# To be done
Copy these lines exactly and nothing else: from the line holding "plug_in = [plug_exit" to the line holding "for node in", both lines included.

# Material
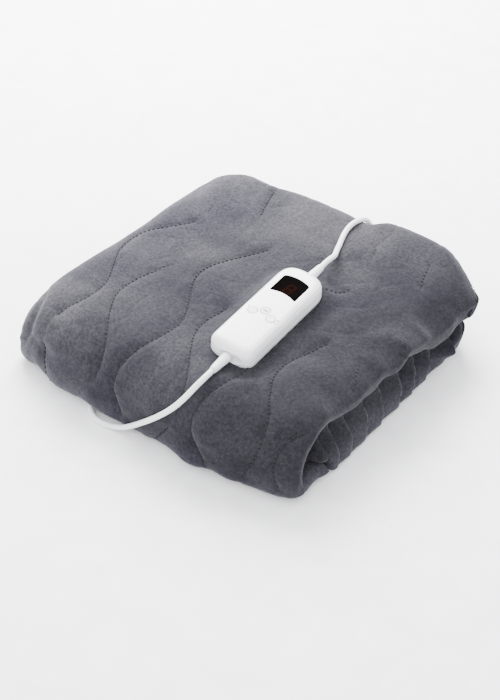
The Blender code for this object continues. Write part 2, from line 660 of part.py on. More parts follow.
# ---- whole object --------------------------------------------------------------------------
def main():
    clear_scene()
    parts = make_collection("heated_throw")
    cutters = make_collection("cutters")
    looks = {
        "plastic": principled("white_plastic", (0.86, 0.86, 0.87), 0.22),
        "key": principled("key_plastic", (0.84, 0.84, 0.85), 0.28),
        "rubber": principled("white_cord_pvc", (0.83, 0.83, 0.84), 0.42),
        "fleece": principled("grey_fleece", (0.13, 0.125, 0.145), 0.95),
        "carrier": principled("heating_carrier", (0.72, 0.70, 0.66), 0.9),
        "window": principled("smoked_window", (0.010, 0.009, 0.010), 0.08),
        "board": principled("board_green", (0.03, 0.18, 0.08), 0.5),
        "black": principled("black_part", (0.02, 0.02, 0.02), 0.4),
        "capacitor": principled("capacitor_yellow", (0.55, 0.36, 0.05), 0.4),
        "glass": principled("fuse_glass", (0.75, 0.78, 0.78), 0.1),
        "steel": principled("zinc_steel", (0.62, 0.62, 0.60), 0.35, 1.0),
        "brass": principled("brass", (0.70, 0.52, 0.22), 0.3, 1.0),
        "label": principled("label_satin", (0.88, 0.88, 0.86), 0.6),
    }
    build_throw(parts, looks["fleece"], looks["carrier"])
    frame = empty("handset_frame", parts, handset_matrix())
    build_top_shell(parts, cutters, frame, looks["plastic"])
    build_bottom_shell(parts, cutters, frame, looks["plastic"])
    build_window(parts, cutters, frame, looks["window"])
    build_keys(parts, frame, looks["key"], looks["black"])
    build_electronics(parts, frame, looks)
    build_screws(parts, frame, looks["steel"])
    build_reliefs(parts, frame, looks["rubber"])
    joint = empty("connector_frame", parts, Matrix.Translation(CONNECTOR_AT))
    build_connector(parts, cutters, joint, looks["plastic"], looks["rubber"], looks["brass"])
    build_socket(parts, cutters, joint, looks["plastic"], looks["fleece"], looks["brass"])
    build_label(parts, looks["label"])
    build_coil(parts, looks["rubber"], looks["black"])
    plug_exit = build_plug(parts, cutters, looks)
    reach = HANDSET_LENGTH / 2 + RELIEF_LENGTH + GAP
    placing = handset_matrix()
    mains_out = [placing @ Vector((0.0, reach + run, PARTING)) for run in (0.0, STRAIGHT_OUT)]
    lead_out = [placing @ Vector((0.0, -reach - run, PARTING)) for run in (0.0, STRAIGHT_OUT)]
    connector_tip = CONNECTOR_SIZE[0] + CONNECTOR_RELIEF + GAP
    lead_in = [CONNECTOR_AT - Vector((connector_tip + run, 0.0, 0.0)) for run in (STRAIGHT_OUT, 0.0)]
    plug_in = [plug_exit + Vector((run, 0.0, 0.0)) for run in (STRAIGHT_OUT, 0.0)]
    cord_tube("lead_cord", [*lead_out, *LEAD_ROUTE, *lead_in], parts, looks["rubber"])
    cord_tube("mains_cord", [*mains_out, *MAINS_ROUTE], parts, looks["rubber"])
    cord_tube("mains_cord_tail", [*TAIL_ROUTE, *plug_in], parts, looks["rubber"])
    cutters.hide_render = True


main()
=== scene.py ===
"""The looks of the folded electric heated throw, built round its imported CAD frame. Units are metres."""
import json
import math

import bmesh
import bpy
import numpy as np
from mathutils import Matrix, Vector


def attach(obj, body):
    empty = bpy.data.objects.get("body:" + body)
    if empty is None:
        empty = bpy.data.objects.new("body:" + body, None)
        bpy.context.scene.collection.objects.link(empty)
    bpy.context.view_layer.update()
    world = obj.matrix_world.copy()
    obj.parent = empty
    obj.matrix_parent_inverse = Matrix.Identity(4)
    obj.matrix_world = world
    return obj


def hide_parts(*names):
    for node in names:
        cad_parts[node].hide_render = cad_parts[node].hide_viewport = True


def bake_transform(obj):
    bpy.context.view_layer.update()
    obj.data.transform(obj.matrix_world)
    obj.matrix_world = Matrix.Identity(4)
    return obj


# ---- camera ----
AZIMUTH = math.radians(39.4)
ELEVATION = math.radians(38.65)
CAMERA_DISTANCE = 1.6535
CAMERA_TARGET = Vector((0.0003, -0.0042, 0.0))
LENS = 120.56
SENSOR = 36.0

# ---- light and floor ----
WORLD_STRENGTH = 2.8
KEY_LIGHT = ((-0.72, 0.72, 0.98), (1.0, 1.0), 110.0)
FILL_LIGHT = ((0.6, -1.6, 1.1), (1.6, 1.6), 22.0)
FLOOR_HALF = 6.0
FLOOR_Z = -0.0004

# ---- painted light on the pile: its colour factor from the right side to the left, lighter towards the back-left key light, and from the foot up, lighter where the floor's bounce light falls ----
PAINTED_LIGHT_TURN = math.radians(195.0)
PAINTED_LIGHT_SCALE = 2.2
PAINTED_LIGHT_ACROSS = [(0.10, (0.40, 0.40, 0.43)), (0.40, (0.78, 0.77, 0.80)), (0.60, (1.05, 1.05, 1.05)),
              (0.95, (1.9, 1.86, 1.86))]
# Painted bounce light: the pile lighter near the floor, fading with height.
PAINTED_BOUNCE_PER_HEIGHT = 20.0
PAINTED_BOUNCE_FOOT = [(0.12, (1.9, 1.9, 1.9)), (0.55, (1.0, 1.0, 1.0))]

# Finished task
    plug_in = [plug_exit + Vector((run, 0.0, 0.0)) for run in (STRAIGHT_OUT, 0.0)]
    cord_tube("lead_cord", [*lead_out, *LEAD_ROUTE, *lead_in], parts, looks["rubber"])
    cord_tube("mains_cord", [*mains_out, *MAINS_ROUTE], parts, looks["rubber"])
    cord_tube("mains_cord_tail", [*TAIL_ROUTE, *plug_in], parts, looks["rubber"])
    cutters.hide_render = True


main()
=== scene.py ===
"""The looks of the folded electric heated throw, built round its imported CAD frame. Units are metres."""
import json
import math

import bmesh
import bpy
import numpy as np
from mathutils import Matrix, Vector


def attach(obj, body):
    empty = bpy.data.objects.get("body:" + body)
    if empty is None:
        empty = bpy.data.objects.new("body:" + body, None)
        bpy.context.scene.collection.objects.link(empty)
    bpy.context.view_layer.update()
    world = obj.matrix_world.copy()
    obj.parent = empty
    obj.matrix_parent_inverse = Matrix.Identity(4)
    obj.matrix_world = world
    return obj


def hide_parts(*names):
    for node in names:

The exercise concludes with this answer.